The 2015 festival featured THE VIEW FROM HERE, a pop-up exhibition from Ingram Gallery (Yorkville, ON) of paintings by accomplished Canadian artists Ryan Dineen, Shelley Mansel, Peter Mitchell, Ryan Price, Travis Shilling, Yi Song and Sean Yelland.
At the Creemore Log Cabin, Sara Sniderhan presented her heritage project, THE VILLAGE AND I, an exhibit of ten portraits of Creemore-area elders and a limited-edition book of the portraits with profiles by local writers.
The 2014 festival featured INSPIRED, a multi-disciplinary show curated by Sara Sniderhan from artists represented by Ingram Gallery (Yorkville, ON).
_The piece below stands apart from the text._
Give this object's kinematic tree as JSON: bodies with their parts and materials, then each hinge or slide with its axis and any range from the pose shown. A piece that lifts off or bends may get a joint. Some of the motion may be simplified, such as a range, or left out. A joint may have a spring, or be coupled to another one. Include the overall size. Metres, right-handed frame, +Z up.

And the Creemore Log Cabin provided an atmospheric space for Peter Adam’s DETRITUS, an installation of found objects that consisted entirely of discarded fragments left behind on a local farm by the inhabitants of the past 160 years.
SMALL HALLS ROCK!
We are part of the CLEARVIEW SMALL HALLS FESTIVAL, which brings the best of rural living into local community halls across Clearview Township, including live music, dinner theatre, art exhibits, dancing, farm festivities, culinary events and family fun.
This longstanding fundraiser keeps getting better.
In 2015, eight gardens in Creemore, Avening, Dunedin and the surrounding hills opened their gates and hearts to help us grow. The Hidden Treasures Garden Tour included six private gardens and two vineyards, all remarkable for their variety of design, plant materials, water and dry features, and many clever ideas.
Grateful thanks is due to the gardeners, who shared their treasures with such generosity of spirit. They make it look easy … but it isn’t!